* [TASK BRIEF]
Identify all lines of the data containing the string "makes" and copy them.

— Start of RECORDED INFORMATION —

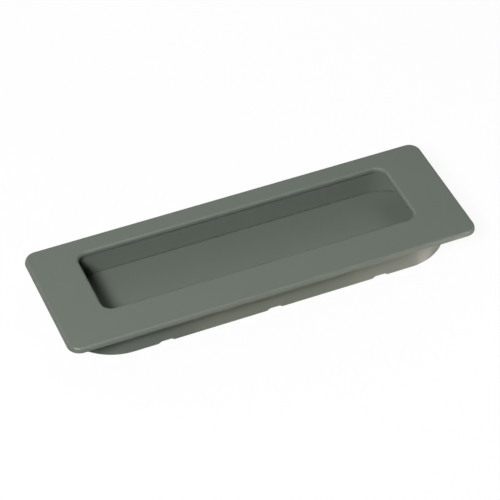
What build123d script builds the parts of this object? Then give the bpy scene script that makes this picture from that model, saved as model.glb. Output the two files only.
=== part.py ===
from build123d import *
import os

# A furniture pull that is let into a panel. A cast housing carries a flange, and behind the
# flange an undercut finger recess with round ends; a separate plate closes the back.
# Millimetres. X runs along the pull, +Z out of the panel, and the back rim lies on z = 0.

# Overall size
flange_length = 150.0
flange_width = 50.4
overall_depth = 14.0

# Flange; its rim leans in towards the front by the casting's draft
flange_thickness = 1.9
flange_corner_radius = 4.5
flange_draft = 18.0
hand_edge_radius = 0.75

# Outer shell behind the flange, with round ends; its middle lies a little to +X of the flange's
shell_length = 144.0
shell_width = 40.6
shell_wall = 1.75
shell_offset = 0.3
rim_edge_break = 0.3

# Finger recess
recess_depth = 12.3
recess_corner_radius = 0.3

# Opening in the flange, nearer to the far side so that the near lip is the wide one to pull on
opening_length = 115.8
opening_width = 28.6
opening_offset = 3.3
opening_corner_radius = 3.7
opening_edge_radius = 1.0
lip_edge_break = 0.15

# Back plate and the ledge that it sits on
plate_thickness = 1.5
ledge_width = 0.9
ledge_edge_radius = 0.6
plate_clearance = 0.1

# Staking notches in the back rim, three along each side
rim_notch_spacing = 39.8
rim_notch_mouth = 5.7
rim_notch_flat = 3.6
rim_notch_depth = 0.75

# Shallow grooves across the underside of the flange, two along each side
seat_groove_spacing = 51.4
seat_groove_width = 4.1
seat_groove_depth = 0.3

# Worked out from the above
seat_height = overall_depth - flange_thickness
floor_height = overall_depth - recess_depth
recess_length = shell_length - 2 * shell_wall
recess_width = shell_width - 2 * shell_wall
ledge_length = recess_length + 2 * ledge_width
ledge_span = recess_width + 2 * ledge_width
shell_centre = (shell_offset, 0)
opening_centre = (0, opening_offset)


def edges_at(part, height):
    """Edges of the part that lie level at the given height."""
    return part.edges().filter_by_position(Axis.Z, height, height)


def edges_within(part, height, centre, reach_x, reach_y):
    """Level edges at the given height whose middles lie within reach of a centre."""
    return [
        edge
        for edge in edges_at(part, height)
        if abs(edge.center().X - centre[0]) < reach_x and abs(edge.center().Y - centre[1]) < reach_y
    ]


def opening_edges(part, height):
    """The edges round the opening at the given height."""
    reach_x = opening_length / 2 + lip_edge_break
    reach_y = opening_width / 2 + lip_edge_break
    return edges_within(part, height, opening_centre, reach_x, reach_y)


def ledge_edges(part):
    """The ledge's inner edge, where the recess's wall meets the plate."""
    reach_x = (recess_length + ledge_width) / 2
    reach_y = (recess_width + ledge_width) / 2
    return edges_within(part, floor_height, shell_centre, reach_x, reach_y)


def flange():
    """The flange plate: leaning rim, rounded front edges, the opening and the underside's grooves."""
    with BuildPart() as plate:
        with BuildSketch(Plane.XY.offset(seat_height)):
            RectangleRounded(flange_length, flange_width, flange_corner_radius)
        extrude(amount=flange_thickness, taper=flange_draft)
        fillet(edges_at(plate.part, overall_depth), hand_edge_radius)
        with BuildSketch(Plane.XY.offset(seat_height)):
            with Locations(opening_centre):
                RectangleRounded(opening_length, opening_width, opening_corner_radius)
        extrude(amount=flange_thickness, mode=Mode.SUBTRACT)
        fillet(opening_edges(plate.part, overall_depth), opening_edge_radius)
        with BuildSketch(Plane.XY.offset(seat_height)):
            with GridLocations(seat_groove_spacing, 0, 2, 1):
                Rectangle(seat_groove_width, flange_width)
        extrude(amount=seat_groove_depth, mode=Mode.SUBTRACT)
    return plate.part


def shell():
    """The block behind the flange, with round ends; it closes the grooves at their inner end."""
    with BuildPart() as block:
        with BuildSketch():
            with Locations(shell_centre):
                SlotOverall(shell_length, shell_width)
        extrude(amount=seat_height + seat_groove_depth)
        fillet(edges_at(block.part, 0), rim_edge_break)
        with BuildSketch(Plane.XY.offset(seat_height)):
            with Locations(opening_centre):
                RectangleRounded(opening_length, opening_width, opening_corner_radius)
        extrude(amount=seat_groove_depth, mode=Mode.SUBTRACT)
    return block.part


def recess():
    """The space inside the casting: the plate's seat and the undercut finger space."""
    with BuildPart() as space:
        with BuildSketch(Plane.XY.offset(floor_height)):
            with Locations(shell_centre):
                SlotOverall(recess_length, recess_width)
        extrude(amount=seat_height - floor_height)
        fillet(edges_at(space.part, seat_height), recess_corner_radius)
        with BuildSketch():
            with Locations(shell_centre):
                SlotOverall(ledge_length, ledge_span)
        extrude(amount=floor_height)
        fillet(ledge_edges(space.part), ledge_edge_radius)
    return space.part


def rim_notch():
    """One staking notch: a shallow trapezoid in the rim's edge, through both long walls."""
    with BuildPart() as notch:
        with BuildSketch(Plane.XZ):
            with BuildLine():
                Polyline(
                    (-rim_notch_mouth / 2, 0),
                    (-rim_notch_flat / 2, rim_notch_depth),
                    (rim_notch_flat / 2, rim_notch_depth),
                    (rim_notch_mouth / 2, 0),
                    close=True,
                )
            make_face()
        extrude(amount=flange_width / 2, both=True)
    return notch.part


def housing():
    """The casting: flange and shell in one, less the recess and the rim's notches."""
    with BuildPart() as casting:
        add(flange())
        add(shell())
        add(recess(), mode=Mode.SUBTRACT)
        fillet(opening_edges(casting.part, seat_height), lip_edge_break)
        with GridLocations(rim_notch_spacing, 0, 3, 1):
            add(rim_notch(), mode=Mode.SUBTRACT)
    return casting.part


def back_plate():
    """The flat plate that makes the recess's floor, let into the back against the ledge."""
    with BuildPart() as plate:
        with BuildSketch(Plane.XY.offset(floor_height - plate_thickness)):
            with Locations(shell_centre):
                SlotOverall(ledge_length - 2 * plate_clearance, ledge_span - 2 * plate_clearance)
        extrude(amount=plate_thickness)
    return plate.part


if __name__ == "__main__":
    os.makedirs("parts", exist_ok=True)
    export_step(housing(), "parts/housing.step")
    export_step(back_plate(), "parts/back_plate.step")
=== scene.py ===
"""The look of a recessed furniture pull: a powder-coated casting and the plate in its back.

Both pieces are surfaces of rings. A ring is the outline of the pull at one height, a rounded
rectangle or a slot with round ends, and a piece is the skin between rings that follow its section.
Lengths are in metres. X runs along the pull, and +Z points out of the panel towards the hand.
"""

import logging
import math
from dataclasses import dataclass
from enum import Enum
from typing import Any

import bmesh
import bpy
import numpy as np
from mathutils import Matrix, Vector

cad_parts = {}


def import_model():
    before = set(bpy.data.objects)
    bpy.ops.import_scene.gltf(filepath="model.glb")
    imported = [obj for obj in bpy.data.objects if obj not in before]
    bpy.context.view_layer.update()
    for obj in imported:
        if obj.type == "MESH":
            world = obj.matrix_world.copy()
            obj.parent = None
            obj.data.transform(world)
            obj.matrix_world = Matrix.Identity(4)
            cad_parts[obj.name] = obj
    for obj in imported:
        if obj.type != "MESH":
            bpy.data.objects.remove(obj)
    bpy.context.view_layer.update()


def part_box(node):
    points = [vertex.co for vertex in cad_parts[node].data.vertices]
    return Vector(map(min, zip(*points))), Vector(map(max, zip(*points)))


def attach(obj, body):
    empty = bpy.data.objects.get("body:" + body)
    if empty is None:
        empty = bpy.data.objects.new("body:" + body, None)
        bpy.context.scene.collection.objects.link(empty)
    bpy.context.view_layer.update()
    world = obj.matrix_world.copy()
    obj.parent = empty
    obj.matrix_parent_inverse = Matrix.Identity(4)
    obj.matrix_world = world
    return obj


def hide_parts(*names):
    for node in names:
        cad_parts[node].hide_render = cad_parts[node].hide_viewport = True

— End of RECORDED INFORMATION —

* [EXERCISE SOLUTION]
What build123d script builds the parts of this object? Then give the bpy scene script that makes this picture from that model, saved as model.glb. Output the two files only.
    """The flat plate that makes the recess's floor, let into the back against the ledge."""